I am perfectly willing to wait for a resolution, since I realize that DL-on-OL is still in preview. But it would be helpful to understand the source of the mystery as well. I was already blazing ahead and deploying these types of models to production, but now I’m really going to start tapping the brakes. I don’t know if I should tell the users that we will push forward again in the next three months or three years. If this wasn’t so mysterious then I’d be able to give them a better answer.
FYI, I am a little bothered whenever the Excel experiences for OLAP are degraded in any way. Excel has ALWAYS given us a very high-quality and productive place to interact with OLAP data (heck, even the pivot table experience in Excel 2003 still seems pretty impressive, and was a large part of Microsoft’s success in the BI space).
Ah yes, I see.
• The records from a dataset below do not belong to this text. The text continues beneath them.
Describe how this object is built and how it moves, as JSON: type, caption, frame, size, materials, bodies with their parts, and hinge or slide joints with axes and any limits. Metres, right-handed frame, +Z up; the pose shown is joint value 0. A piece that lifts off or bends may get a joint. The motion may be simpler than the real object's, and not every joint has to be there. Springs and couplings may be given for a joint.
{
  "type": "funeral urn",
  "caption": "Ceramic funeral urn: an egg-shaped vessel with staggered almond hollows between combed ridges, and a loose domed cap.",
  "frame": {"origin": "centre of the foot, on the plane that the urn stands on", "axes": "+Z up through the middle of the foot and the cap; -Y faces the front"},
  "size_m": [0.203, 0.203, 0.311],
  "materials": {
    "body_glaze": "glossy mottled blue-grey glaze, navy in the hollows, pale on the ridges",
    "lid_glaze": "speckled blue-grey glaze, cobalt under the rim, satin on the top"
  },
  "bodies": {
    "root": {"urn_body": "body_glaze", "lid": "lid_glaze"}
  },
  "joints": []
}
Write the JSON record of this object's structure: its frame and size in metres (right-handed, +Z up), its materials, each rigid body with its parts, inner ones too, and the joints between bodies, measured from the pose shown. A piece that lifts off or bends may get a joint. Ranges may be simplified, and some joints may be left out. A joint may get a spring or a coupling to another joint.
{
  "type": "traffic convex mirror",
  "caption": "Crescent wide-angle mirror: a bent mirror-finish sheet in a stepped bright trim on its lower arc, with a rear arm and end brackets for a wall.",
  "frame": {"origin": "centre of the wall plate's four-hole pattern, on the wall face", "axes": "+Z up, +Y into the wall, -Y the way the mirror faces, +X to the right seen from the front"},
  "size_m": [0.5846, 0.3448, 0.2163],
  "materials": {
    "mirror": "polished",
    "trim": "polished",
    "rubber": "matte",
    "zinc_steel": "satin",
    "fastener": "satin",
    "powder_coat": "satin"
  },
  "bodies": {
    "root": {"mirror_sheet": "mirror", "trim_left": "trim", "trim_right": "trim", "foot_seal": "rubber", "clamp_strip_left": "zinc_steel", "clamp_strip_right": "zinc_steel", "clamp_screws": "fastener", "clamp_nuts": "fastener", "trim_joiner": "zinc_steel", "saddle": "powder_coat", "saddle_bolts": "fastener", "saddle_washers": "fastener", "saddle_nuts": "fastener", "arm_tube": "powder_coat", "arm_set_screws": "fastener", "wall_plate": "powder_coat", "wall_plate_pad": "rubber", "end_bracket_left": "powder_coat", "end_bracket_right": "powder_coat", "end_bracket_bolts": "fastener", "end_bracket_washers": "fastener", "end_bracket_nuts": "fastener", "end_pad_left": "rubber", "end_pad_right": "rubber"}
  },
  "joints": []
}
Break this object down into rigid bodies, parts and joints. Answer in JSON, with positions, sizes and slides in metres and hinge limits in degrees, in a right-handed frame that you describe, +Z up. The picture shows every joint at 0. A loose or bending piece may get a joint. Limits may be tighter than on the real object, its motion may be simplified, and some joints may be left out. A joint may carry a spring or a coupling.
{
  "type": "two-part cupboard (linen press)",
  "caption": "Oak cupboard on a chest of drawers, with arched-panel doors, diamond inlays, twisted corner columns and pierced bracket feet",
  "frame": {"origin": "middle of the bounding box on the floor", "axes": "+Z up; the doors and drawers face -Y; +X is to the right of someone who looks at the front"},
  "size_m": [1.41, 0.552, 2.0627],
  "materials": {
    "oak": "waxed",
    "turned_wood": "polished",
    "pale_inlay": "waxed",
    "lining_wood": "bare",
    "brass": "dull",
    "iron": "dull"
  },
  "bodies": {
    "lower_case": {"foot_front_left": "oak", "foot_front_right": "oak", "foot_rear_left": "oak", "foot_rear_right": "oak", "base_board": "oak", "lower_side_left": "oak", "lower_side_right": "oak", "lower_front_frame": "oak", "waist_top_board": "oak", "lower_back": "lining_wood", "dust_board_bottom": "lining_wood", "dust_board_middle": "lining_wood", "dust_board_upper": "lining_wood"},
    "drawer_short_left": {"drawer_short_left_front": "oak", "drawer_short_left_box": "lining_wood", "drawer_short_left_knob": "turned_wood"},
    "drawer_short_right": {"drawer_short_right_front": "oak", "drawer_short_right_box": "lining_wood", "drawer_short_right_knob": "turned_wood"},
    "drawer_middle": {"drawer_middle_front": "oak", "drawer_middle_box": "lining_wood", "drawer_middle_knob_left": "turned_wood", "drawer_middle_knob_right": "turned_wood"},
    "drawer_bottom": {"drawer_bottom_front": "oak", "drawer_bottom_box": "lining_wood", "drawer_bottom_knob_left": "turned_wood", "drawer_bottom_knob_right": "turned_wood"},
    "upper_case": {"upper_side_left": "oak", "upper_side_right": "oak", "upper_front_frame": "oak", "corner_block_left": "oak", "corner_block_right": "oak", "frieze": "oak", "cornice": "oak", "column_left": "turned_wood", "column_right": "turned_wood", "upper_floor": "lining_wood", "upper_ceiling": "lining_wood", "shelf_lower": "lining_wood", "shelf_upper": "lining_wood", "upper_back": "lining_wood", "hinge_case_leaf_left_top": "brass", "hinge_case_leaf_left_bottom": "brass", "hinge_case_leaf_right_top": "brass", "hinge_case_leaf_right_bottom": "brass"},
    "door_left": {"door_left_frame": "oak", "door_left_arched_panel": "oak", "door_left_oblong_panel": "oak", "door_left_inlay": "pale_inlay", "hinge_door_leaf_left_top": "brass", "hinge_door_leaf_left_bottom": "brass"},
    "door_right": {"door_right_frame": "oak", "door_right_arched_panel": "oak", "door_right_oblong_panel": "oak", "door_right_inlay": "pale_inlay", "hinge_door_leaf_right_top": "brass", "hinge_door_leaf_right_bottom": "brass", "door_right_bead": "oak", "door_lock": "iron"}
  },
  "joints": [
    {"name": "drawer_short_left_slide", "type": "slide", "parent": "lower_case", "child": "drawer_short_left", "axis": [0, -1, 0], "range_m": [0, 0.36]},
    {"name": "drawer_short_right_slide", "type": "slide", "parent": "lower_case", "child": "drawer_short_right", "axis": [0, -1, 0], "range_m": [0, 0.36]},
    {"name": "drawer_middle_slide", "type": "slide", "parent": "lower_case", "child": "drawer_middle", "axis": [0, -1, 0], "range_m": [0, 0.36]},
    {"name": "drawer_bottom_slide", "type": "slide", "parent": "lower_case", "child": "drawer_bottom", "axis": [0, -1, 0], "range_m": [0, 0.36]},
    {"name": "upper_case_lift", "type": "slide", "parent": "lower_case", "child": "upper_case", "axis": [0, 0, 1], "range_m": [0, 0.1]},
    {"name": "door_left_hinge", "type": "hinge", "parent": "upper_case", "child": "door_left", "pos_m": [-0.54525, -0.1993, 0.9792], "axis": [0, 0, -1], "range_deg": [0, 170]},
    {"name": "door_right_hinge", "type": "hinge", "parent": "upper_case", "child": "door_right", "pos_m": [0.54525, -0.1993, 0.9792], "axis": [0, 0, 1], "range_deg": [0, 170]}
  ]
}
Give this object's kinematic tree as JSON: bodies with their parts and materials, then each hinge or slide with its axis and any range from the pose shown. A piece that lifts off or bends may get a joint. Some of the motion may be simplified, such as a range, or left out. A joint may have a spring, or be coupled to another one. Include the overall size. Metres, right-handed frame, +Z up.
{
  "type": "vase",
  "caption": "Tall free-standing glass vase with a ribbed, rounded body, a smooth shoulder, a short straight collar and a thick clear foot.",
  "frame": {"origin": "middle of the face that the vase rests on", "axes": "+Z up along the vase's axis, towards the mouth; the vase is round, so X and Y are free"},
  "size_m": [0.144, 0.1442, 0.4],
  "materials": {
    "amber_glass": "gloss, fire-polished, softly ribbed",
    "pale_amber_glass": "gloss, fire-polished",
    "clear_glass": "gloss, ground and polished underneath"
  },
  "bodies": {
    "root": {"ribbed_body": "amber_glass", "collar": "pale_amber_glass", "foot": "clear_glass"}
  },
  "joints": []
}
I think the point to make is that this is not a deliberate decision on our part – reading the thread and knowing the people involved, I can see that no-one expected calculated members and sets not to work in Excel, and even if someone probably knew that session-scoped calculations wouldn’t work for Direct Lake models they didn’t realise the implications. I don’t know how much work would be needed to get this working but it will definitely take more than a month and the work will have to get prioritised relative to all the other things the team is working on.
OK, I’ll leave it in your capable hands to fight for Excel pivot table users. BTW, I really appreciate the concept of DL-on-OL. Conceptually it is like they are giving us the ability to control the internal storage structure of a cube, and almost reminds me of the multidimensional days where we were able to define our own aggregation designs, or whatever. The other nice thing about DL-on-OL is that we now have a “back-door” to send data into a model, without having to use an expensive Power Query ETL. … Taking a step back even further, I’m getting the impression that some of these product enhancements are focusing on the needs of pro-code developers once again. I’ve been waiting a long time for Microsoft to give pro-code developers a bit more TLC!